From my experience it all comes down to two ideas: Who is driving the interaction, and who is ultimately meant to benefit from it?
Here is a map of what I mean:
Okay, it's a graph with a bunch of words on it, but I think it could be really useful. Let me try to break this down.
Each quadrant of the map shows a different type of activity. The X axis is the range of primary impact, i.e., To what extent are the main effects of the activity felt personally by the individual or more collectively as a group? (Of course, with any framework there are a bunch of superimposed assumptions--things that are supposed to fit into nice little boxes, but don't in reality. In this case, there will always be a blend in any activity and cumulative effects that happen overtime.) The Y axis shows the extent to which the activity is driven by an arts organization or by the constituent. For "constituent" I just mean any person or group that is meant to benefit from what is being offered (even though the organization also benefits).

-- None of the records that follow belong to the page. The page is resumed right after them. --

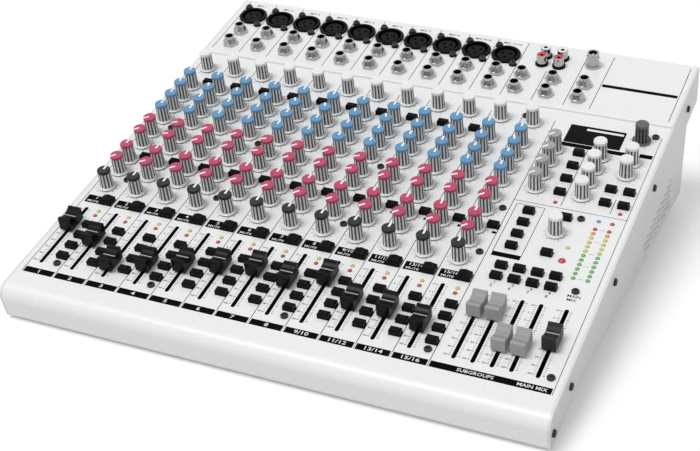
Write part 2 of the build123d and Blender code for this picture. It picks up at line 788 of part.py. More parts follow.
save("lamp_socket", tilted([Pos(master_line + lamp_place[0], lamp_place[1], pod_top) * lamp_connector()]))


# ---------------------------------------------------------------- rear power fittings
def inlet():
    """Three-pin mains inlet with a fuse drawer below it."""
    w, h = inlet_size
    face = Pos(0, 0, inlet_flange / 2) * Box(w, h, inlet_flange)
    face = fillet(face.edges().filter_by(Axis.Z), 2.0)
    body = Pos(0, 0, -12.0) * Box(w - 5, h - 5, 24.0)
    well = Pos(0, 2.5, -6.5) * Box(w - 9, h - 14, 19.2)
    pins = [Pos(x, y, -12.0) * Box(2.0, 4.0, 10.0) for x, y in ((-7, 1.0), (0, 4.2), (7, 1.0))]
    return face + body - well + pins


def rocker_frame():
    w, h = rocker_size
    rim = Pos(0, 0, 0.8) * Box(w + 4.0, h + 4.0, 1.6)
    body = Pos(0, 0, -7.0) * Box(w + 1.2, h + 1.2, 14.0)
    opening = Pos(0, 0, -3.0) * Box(w, h, 14.0)
    return rim + body - opening


def rocker():
    """Rocker that turns about x through the origin, set to its first position."""
    w, h = rocker_size
    drum = Cylinder(h / 2 - 0.6, w - 0.8, rotation=(0, 90, 0))
    slab = Pos(0, 0, -2.0) * Box(w, h, 9.0)
    return Rot(-rocker_swing, 0, 0) * (drum & slab)


fittings = [REAR * Pos(*inlet_place, 0) * inlet()]
frame = rocker_frame()
fittings += [REAR * Pos(x, y, 0) * frame for x, y in rocker_places.values()]
save("power_entry", fittings)
for name, (x, y) in rocker_places.items():
    save(name, [REAR * Pos(x, y, 0) * rocker()])


# ---------------------------------------------------------------- power supply
def power_supply():
    """Supply board on spacers with its transformer, capacitors and heat sink."""
    floor = base_z + sheet
    y0 = rear_foot_y - 95.0
    deck = floor + 6.0
    solids = [Pos(-90, y0, deck + 0.8) * Box(150, 80, 1.6)]
    for dx in (-68, 68):
        for dy in (-33, 33):
            solids.append(rod(3.0, -90 + dx, y0 + dy, floor, deck))
    solids.append(block((52, 44, 30), -128, y0, deck + 1.6))
    for i in range(3):
        solids.append(rod(8.0, -80 + i * 19, y0 + 22, deck + 1.6, deck + 27))
    solids.append(block((60, 3, 24), -60, y0 - 30, deck + 1.6))
    return solids


save("power_supply", power_supply())
print("frame", "middle_y", round(middle_y, 3), "floor_z", round(floor_z, 3))
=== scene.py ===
import json
import math

import bpy
from mathutils import Matrix, Vector


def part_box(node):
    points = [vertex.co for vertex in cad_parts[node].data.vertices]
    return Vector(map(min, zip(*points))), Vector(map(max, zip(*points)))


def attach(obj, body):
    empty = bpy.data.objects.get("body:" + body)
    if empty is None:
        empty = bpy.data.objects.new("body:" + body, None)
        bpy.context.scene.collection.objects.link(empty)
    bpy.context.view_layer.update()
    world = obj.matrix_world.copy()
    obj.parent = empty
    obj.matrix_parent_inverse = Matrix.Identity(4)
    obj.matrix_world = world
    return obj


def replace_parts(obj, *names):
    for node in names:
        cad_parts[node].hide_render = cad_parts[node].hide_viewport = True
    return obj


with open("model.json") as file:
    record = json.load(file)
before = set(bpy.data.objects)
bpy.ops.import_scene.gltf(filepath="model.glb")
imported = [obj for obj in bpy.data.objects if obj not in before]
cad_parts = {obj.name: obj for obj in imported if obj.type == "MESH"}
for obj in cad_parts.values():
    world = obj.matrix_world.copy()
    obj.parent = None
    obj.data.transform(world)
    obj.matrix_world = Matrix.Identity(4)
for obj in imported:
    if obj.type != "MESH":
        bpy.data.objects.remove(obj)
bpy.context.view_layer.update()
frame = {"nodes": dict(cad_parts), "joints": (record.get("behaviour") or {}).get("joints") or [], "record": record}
nodes = frame["nodes"]

# ---------------------------------------------------------------- the panel's own frame
# Sizes are in millimetres: x to the right from the middle, y up the slope from the front
# end of the channel strips, z square to the panel.
SLOPE = math.radians(12.2)
MIDDLE_Y = 175.314
FLOOR_Z = -31.392
STRIP = 25.4                # width of a channel strip
CHANNELS = 12
FIRST = -193.0              # left edge of the first strip
MASTER = FIRST + CHANNELS * STRIP    # left edge of the master section
MASTER_END = FIRST + 386.5  # right edge of the master section
POD = 2.0                   # the connector panel stands this far above the main one
INK = 0.03                  # printing stands this far off its surface
PANEL = (Matrix.Scale(0.001, 4) @ Matrix.Translation((0, -MIDDLE_Y, -FLOOR_Z))
         @ Matrix.Rotation(SLOPE, 4, "X"))


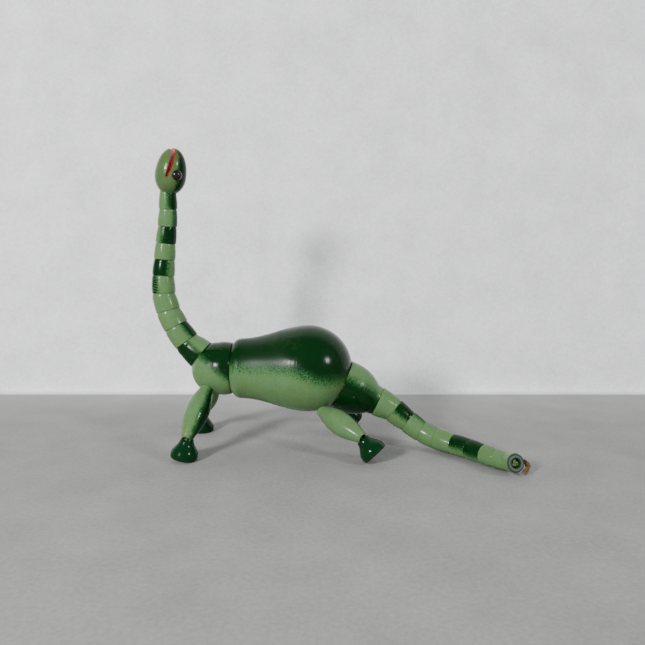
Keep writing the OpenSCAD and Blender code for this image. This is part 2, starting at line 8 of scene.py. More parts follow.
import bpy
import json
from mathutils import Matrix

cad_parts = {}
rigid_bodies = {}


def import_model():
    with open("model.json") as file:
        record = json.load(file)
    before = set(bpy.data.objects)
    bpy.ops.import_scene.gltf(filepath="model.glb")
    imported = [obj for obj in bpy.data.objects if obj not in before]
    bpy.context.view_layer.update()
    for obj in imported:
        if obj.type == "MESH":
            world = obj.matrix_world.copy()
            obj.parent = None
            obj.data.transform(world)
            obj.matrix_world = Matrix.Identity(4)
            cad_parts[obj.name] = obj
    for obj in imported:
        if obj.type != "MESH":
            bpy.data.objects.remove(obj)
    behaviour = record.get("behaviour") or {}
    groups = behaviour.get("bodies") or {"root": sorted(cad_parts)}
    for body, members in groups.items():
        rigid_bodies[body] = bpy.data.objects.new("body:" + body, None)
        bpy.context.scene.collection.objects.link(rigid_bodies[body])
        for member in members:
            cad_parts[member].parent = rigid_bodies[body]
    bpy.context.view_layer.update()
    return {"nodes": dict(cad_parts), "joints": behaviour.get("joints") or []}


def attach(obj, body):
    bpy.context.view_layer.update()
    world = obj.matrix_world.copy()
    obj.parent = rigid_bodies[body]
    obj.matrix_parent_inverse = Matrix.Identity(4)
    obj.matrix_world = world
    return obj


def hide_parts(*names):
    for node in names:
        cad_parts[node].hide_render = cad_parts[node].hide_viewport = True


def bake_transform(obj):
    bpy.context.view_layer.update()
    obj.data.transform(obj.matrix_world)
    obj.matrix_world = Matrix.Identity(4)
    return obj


bl_info = {
    "name": "Strung wooden dinosaur",
    "version": (1, 0, 0),
    "blender": (4, 5, 0),
    "location": "3D Viewport > Sidebar > Dinosaur",
    "description": "Paints the beads, strings the cords and lights the stage of a strung wooden dinosaur",
    "category": "Object",
}

import json
import math
import random

import bpy
from mathutils import Vector

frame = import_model()

MM = 0.001
X = Vector((1, 0, 0))
Y = Vector((0, 1, 0))
Z = Vector((0, 0, 1))

# The pieces by their place on the strings
NECK = [f"neck_bead_{number:02d}" for number in range(1, 11)]
TAIL = [f"tail_bead_{number:02d}" for number in range(1, 12)]
LEGS = [f"{end}_{side}_leg" for end in ("front", "rear") for side in ("left", "right")]
FEET = [f"{end}_{side}_foot" for end in ("front", "rear") for side in ("left", "right")]

# Bores and seats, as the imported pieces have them
BEAD_BORE = 2.3 * MM
LEG_BORE = 1.9 * MM
SEAT_GAP = 0.2 * MM

# Where the sprayed patch of each bead faces, in degrees round its own axis.
# On the neck 0 is the back and 90 the right side, and on the tail 0 is up and 90 the right side.
NECK_SPRAY = [197, 39, 90, 100, 168, 218, 110, -15, 54, 15]
TAIL_SPRAY = [209, 112, 12, 70, 100, 120, 0, -21, 110, 130, 60]


class PaintColours(bpy.types.PropertyGroup):
    """The colours of the enamel, wood and cord"""

    light: bpy.props.FloatVectorProperty(
        name="Light green", description="Enamel that every bead is dipped in",
        subtype="COLOR", min=0, max=1, default=(0.092, 0.184, 0.072),
    )
    middle: bpy.props.FloatVectorProperty(
        name="Middle green", description="Where the dark spray thins out over the light enamel",
        subtype="COLOR", min=0, max=1, default=(0.018, 0.1, 0.024),
    )
    dark: bpy.props.FloatVectorProperty(
        name="Dark green", description="Enamel sprayed on the backs",
        subtype="COLOR", min=0, max=1, default=(0.0006, 0.0205, 0.003),
    )
    feet: bpy.props.FloatVectorProperty(
        name="Foot green", description="Enamel of the feet",
        subtype="COLOR", min=0, max=1, default=(0.0006, 0.0205, 0.0045),
    )
    mouth: bpy.props.FloatVectorProperty(
        name="Mouth red", description="Paint inside the sawn mouth",
        subtype="COLOR", min=0, max=1, default=(0.15, 0.003, 0.005),
    )
    # Red paint with painted light: a brighter red that lifts the shade deep inside the saw cut
    inner_mouth_painted_light: bpy.props.FloatVectorProperty(
        name="Inner mouth red", description="Unrubbed paint deep inside the sawn mouth",
        subtype="COLOR", min=0, max=1, default=(0.62, 0.008, 0.011),
    )
    nostril: bpy.props.FloatVectorProperty(
        name="Nostril brown", description="Brush stroke of each nostril",
        subtype="COLOR", min=0, max=1, default=(0.2, 0.07, 0.02),
    )
    eye: bpy.props.FloatVectorProperty(
        name="Eye brown", description="Lacquer of the domed tacks",
        subtype="COLOR", min=0, max=1, default=(0.01, 0.005, 0.003),
    )
    wood: bpy.props.FloatVectorProperty(
        name="Bare wood", description="Wood inside bores and seats and where the enamel is worn",
        subtype="COLOR", min=0, max=1, default=(0.47, 0.27, 0.11),
    )
    sole: bpy.props.FloatVectorProperty(
        name="Worn sole", description="Stained wood of the rubbed soles",
        subtype="COLOR", min=0, max=1, default=(0.08, 0.033, 0.017),
    )
    cord: bpy.props.FloatVectorProperty(
        name="Cord brown", description="Fibres of the cords",
        subtype="COLOR", min=0, max=1, default=(0.3, 0.12, 0.022),
    )


class PaintFinish(bpy.types.PropertyGroup):
    """How the enamel lies on the wood"""

    soft: bpy.props.FloatProperty(
        name="Spray edge", description="Half of the width over which a sprayed patch fades",
        subtype="DISTANCE", unit="LENGTH", min=0.0002, max=0.008, default=0.0019,
    )
    roughness: bpy.props.FloatProperty(
        name="Roughness", description="Roughness of sound enamel",
        subtype="FACTOR", min=0.05, max=1, default=0.17,
    )
    ring_height: bpy.props.FloatProperty(
        name="Ring height", description="Depth of the lathe's rings under the enamel",
        subtype="DISTANCE", unit="LENGTH", min=0, max=0.0002, default=0.00003,
    )
    wear: bpy.props.FloatProperty(
        name="Wear", description="How much enamel is chipped off along the rims",
        subtype="FACTOR", min=0, max=1, default=0.3,
    )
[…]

Why is this important? I think that arts organizations are at a critical point of needing to articulate what their real mission is. This plays into tax-status debates, relevance in popular culture, perceptions (or actual acts) of elitism, and the role organizations play in making communities a better place to live. ALL of the activities on the map are valid, and I'd like to spend some more time on this blog exploring each quadrant and defining the chop suey of terms that comes up along the way. In the meantime, I think it's most important that arts organizations are brutally honest about which arrow they are following at any given time...not only internally with themselves, but with funders and especially with those they intend to serve.